Task details: Return the listing word for word, as given.

Supplied material:
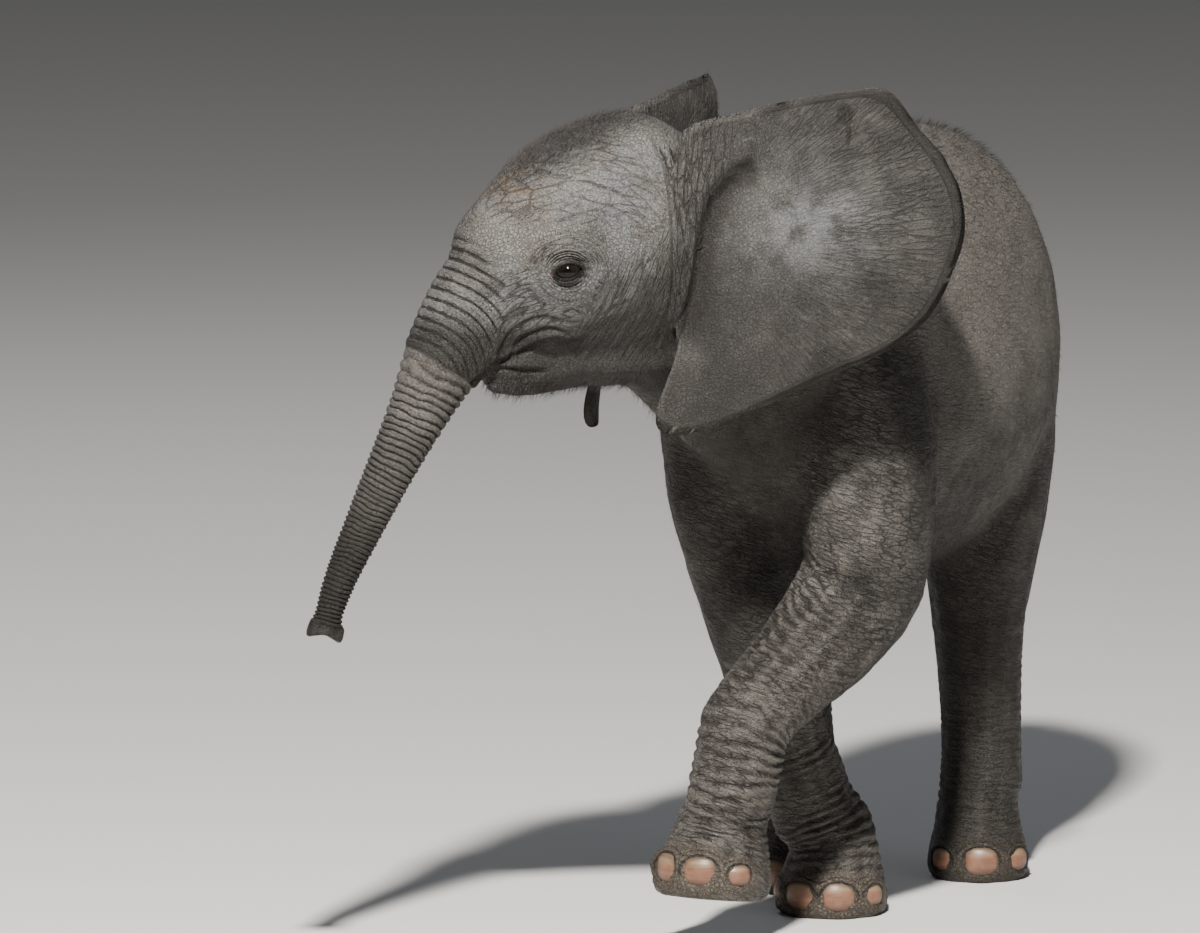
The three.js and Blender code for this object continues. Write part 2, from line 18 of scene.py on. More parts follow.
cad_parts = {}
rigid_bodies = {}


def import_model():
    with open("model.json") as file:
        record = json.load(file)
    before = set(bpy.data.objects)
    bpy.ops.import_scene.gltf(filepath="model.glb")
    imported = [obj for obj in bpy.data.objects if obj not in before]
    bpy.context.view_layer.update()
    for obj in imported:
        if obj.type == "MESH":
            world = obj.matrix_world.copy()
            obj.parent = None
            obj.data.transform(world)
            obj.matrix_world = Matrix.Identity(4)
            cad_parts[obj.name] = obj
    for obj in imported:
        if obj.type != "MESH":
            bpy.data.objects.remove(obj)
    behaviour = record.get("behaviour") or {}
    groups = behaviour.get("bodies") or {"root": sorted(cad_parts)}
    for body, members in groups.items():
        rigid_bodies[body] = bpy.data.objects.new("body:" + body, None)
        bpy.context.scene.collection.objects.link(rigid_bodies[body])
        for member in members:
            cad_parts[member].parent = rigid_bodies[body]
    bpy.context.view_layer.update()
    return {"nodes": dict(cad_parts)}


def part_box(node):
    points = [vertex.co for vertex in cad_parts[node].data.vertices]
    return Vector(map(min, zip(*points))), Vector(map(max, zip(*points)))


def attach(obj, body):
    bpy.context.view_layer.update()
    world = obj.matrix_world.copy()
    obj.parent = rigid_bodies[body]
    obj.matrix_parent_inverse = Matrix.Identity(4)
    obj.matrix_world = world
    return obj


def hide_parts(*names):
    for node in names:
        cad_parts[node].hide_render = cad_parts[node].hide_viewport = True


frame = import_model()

NODES = frame["nodes"]
UP = Vector((0, 0, 1))

# %% [markdown]
# The camera comes first, so that every later step can be judged in a render. It stands far off with a long
# lens, as a shy animal is watched, so the calf keeps its true proportions.

# %% Camera
VIEW_TURN = math.radians(20)  # from straight ahead towards the calf's left side
VIEW_RISE = math.radians(7.5)
VIEW_DISTANCE = 15
AIM = Vector((-0.1574, -0.1065, 0.5652))
LENS = 369  # in millimetres, on a sensor of the next width
SENSOR_WIDTH = 36


def towards(turn, rise):
    """The direction from the calf to something at that turn and height."""
    return Vector((math.sin(turn) * math.cos(rise), -math.cos(turn) * math.cos(rise), math.sin(rise)))


camera = bpy.data.objects.new("camera", bpy.data.cameras.new("camera"))
bpy.context.scene.collection.objects.link(camera)
camera.location = AIM + towards(VIEW_TURN, VIEW_RISE) * VIEW_DISTANCE
camera.rotation_euler = (AIM - camera.location).to_track_quat("-Z", "Y").to_euler()
camera.data.lens = LENS
camera.data.sensor_width = SENSOR_WIDTH
camera.data.clip_end = 4 * VIEW_DISTANCE
bpy.context.scene.camera = camera
print("camera at", camera.location[:])

# %% [markdown]
# A turned head is awkward to work on in world axes. Its own axes come from the frame: the two eyes give the
# way across, and a point on the head is then told as so far left, so far forward and so far up.

# %% The head's own axes
EYE_AHEAD = 0.086
EYE_DOWN = 0.012
EYE_RADIUS = 0.017


def middle(node):
    """The middle of a node's box."""
    low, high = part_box(node)
    return (low + high) / 2


LEFT = (middle("eye_left") - middle("eye_right")).normalized()
FORWARD = LEFT.cross(UP)
HEAD = (middle("eye_left") + middle("eye_right")) / 2 - FORWARD * EYE_AHEAD + UP * EYE_DOWN
HEAD_TURN = Matrix((LEFT, FORWARD, UP)).transposed().to_4x4()


def in_head(left, forward, up):
    """A place told in the head's axes."""
    return HEAD + LEFT * left + FORWARD * forward + UP * up


def head_axes(points):
    """How far left, forward and up of the head's middle an array of points lies."""
    away = points - np.array(HEAD)
    return away @ np.array(LEFT), away @ np.array(FORWARD), away[:, 2]


def ease(x, low, high):
    """Runs smoothly from 0 at low to 1 at high."""
    t = np.clip((np.asarray(x, float) - low) / (high - low), 0, 1)
    return t * t * (3 - 2 * t)


print("head at", HEAD[:], "looking along", FORWARD[:])

# %% [markdown]
# ## One skin
# A skin over many solids could be sewn by hand, or each solid could be wrapped. Voxel remeshing is the
# quicker way: it fills space with small cubes and keeps only the outer surface, so the thin cuts close.
# Nails and eyes go in as well, which leaves no pits where they will sit. The ears wait, because cubes of
# this size would chew up their thin rims.

# %% Join copies of the solids and remesh them
VOXEL = 0.0055
MOUTH_FLOOR = (0, 0.112, -0.128)  # closes the gap between the jaw and the trunk, deep in the mouth
MOUTH_FLOOR_SIZE = (0.036, 0.050, 0.026)


def merged_copy(node):
    """A copy of a node's mesh with its loose triangles joined."""
    copy = bmesh.new()
    copy.from_mesh(NODES[node].data)
    bmesh.ops.remove_doubles(copy, verts=copy.verts, dist=2e-5)
    return copy


def object_from(bm, name):
    """A new object with that bmesh as its mesh."""
    mesh = bpy.data.meshes.new(name)
    bm.to_mesh(mesh)
    bm.free()
    made = bpy.data.objects.new(name, mesh)
    bpy.context.scene.collection.objects.link(made)
    return made


def gathered(nodes):
    """One mesh of several nodes' copies, and the name of each face's node."""
    whole, names = bmesh.new(), []
    for node in nodes:
        piece = merged_copy(node)
        piece_mesh = bpy.data.meshes.new(node + "_copy")
        piece.to_mesh(piece_mesh)
        piece.free()
        whole.from_mesh(piece_mesh)
        names += [node] * len(piece_mesh.polygons)
        bpy.data.meshes.remove(piece_mesh)
    return whole, names


def shade_smooth(mesh):
    """Shade all faces smooth."""
    for polygon in mesh.polygons:
        polygon.use_smooth = True


def apply_modifiers(made):
    """Replace an object's mesh by what its modifiers make of it."""
    view = bpy.context.evaluated_depsgraph_get()
    mesh = bpy.data.meshes.new_from_object(made.evaluated_get(view))
    made.modifiers.clear()
    made.data = mesh


def remeshed(made, voxel):
    """Remesh an object with cubes of that size."""
    remesh = made.modifiers.new("voxels", "REMESH")
    remesh.mode = "VOXEL"
    remesh.voxel_size = voxel
    apply_modifiers(made)


EARS = ("ear_left", "ear_right")
BODY_NODES = [name for name in NODES if name not in EARS + ("tail_tuft",)]
FLESH = [name for name in NODES if not name.startswith(("eye", "nail", "tail_tuft"))]
whole, owner_names = gathered(BODY_NODES)
solids = BVHTree.FromBMesh(whole)
bmesh.ops.create_uvsphere(
    whole, u_segments=24, v_segments=16, radius=1.0,
    matrix=Matrix.Translation(in_head(*MOUTH_FLOOR)) @ HEAD_TURN @ Matrix.Diagonal((*MOUTH_FLOOR_SIZE, 1)))
skin = object_from(whole, "skin")
remeshed(skin, VOXEL)
print("remeshed body:", len(skin.data.polygons), "faces")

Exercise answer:
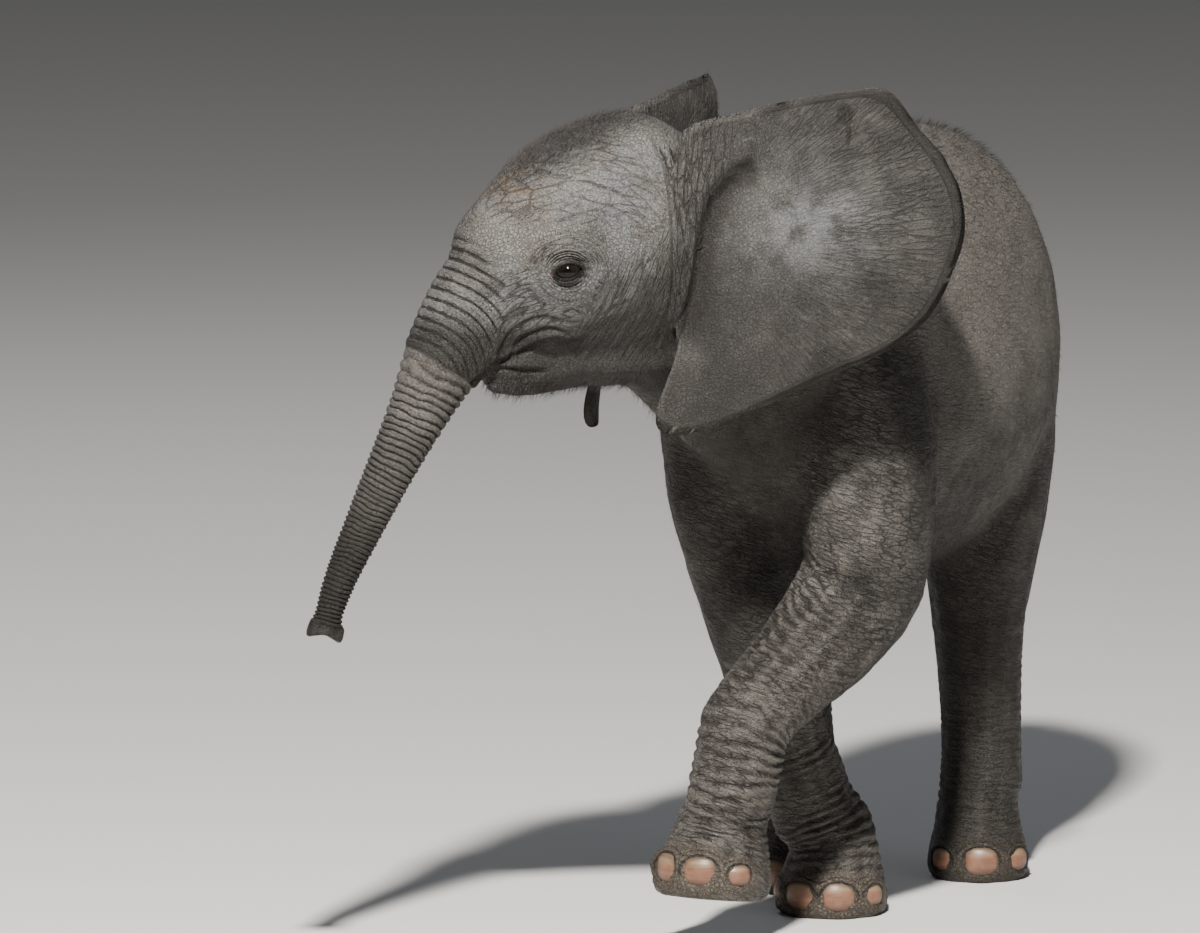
The three.js and Blender code for this object continues. Write part 2, from line 18 of scene.py on. More parts follow.
cad_parts = {}
rigid_bodies = {}


def import_model():
    with open("model.json") as file:
        record = json.load(file)
    before = set(bpy.data.objects)
    bpy.ops.import_scene.gltf(filepath="model.glb")
    imported = [obj for obj in bpy.data.objects if obj not in before]
    bpy.context.view_layer.update()
    for obj in imported:
        if obj.type == "MESH":
            world = obj.matrix_world.copy()
            obj.parent = None
            obj.data.transform(world)
            obj.matrix_world = Matrix.Identity(4)
            cad_parts[obj.name] = obj
    for obj in imported:
        if obj.type != "MESH":
            bpy.data.objects.remove(obj)
    behaviour = record.get("behaviour") or {}
    groups = behaviour.get("bodies") or {"root": sorted(cad_parts)}
    for body, members in groups.items():
        rigid_bodies[body] = bpy.data.objects.new("body:" + body, None)
        bpy.context.scene.collection.objects.link(rigid_bodies[body])
        for member in members:
            cad_parts[member].parent = rigid_bodies[body]
    bpy.context.view_layer.update()
    return {"nodes": dict(cad_parts)}


def part_box(node):
    points = [vertex.co for vertex in cad_parts[node].data.vertices]
    return Vector(map(min, zip(*points))), Vector(map(max, zip(*points)))


def attach(obj, body):
    bpy.context.view_layer.update()
    world = obj.matrix_world.copy()
    obj.parent = rigid_bodies[body]
    obj.matrix_parent_inverse = Matrix.Identity(4)
    obj.matrix_world = world
    return obj


def hide_parts(*names):
    for node in names:
        cad_parts[node].hide_render = cad_parts[node].hide_viewport = True


frame = import_model()

NODES = frame["nodes"]
UP = Vector((0, 0, 1))

# %% [markdown]
# The camera comes first, so that every later step can be judged in a render. It stands far off with a long
# lens, as a shy animal is watched, so the calf keeps its true proportions.

# %% Camera
VIEW_TURN = math.radians(20)  # from straight ahead towards the calf's left side
VIEW_RISE = math.radians(7.5)
VIEW_DISTANCE = 15
AIM = Vector((-0.1574, -0.1065, 0.5652))
LENS = 369  # in millimetres, on a sensor of the next width
SENSOR_WIDTH = 36


def towards(turn, rise):
    """The direction from the calf to something at that turn and height."""
    return Vector((math.sin(turn) * math.cos(rise), -math.cos(turn) * math.cos(rise), math.sin(rise)))


camera = bpy.data.objects.new("camera", bpy.data.cameras.new("camera"))
bpy.context.scene.collection.objects.link(camera)
camera.location = AIM + towards(VIEW_TURN, VIEW_RISE) * VIEW_DISTANCE
camera.rotation_euler = (AIM - camera.location).to_track_quat("-Z", "Y").to_euler()
camera.data.lens = LENS
camera.data.sensor_width = SENSOR_WIDTH
camera.data.clip_end = 4 * VIEW_DISTANCE
bpy.context.scene.camera = camera
print("camera at", camera.location[:])

# %% [markdown]
# A turned head is awkward to work on in world axes. Its own axes come from the frame: the two eyes give the
# way across, and a point on the head is then told as so far left, so far forward and so far up.

# %% The head's own axes
EYE_AHEAD = 0.086
EYE_DOWN = 0.012
EYE_RADIUS = 0.017


def middle(node):
    """The middle of a node's box."""
    low, high = part_box(node)
    return (low + high) / 2


LEFT = (middle("eye_left") - middle("eye_right")).normalized()
FORWARD = LEFT.cross(UP)
HEAD = (middle("eye_left") + middle("eye_right")) / 2 - FORWARD * EYE_AHEAD + UP * EYE_DOWN
HEAD_TURN = Matrix((LEFT, FORWARD, UP)).transposed().to_4x4()


def in_head(left, forward, up):
    """A place told in the head's axes."""
    return HEAD + LEFT * left + FORWARD * forward + UP * up


def head_axes(points):
    """How far left, forward and up of the head's middle an array of points lies."""
    away = points - np.array(HEAD)
    return away @ np.array(LEFT), away @ np.array(FORWARD), away[:, 2]


def ease(x, low, high):
    """Runs smoothly from 0 at low to 1 at high."""
    t = np.clip((np.asarray(x, float) - low) / (high - low), 0, 1)
    return t * t * (3 - 2 * t)


print("head at", HEAD[:], "looking along", FORWARD[:])

# %% [markdown]
# ## One skin
# A skin over many solids could be sewn by hand, or each solid could be wrapped. Voxel remeshing is the
# quicker way: it fills space with small cubes and keeps only the outer surface, so the thin cuts close.
# Nails and eyes go in as well, which leaves no pits where they will sit. The ears wait, because cubes of
# this size would chew up their thin rims.

# %% Join copies of the solids and remesh them
VOXEL = 0.0055
MOUTH_FLOOR = (0, 0.112, -0.128)  # closes the gap between the jaw and the trunk, deep in the mouth
MOUTH_FLOOR_SIZE = (0.036, 0.050, 0.026)


def merged_copy(node):
    """A copy of a node's mesh with its loose triangles joined."""
    copy = bmesh.new()
    copy.from_mesh(NODES[node].data)
    bmesh.ops.remove_doubles(copy, verts=copy.verts, dist=2e-5)
    return copy


def object_from(bm, name):
    """A new object with that bmesh as its mesh."""
    mesh = bpy.data.meshes.new(name)
    bm.to_mesh(mesh)
    bm.free()
    made = bpy.data.objects.new(name, mesh)
    bpy.context.scene.collection.objects.link(made)
    return made


def gathered(nodes):
    """One mesh of several nodes' copies, and the name of each face's node."""
    whole, names = bmesh.new(), []
    for node in nodes:
        piece = merged_copy(node)
        piece_mesh = bpy.data.meshes.new(node + "_copy")
        piece.to_mesh(piece_mesh)
        piece.free()
        whole.from_mesh(piece_mesh)
        names += [node] * len(piece_mesh.polygons)
        bpy.data.meshes.remove(piece_mesh)
    return whole, names


def shade_smooth(mesh):
    """Shade all faces smooth."""
    for polygon in mesh.polygons:
        polygon.use_smooth = True


def apply_modifiers(made):
    """Replace an object's mesh by what its modifiers make of it."""
    view = bpy.context.evaluated_depsgraph_get()
    mesh = bpy.data.meshes.new_from_object(made.evaluated_get(view))
    made.modifiers.clear()
    made.data = mesh


def remeshed(made, voxel):
    """Remesh an object with cubes of that size."""
    remesh = made.modifiers.new("voxels", "REMESH")
    remesh.mode = "VOXEL"
    remesh.voxel_size = voxel
    apply_modifiers(made)


EARS = ("ear_left", "ear_right")
BODY_NODES = [name for name in NODES if name not in EARS + ("tail_tuft",)]
FLESH = [name for name in NODES if not name.startswith(("eye", "nail", "tail_tuft"))]
whole, owner_names = gathered(BODY_NODES)
solids = BVHTree.FromBMesh(whole)
bmesh.ops.create_uvsphere(
    whole, u_segments=24, v_segments=16, radius=1.0,
    matrix=Matrix.Translation(in_head(*MOUTH_FLOOR)) @ HEAD_TURN @ Matrix.Diagonal((*MOUTH_FLOOR_SIZE, 1)))
skin = object_from(whole, "skin")
remeshed(skin, VOXEL)
print("remeshed body:", len(skin.data.polygons), "faces")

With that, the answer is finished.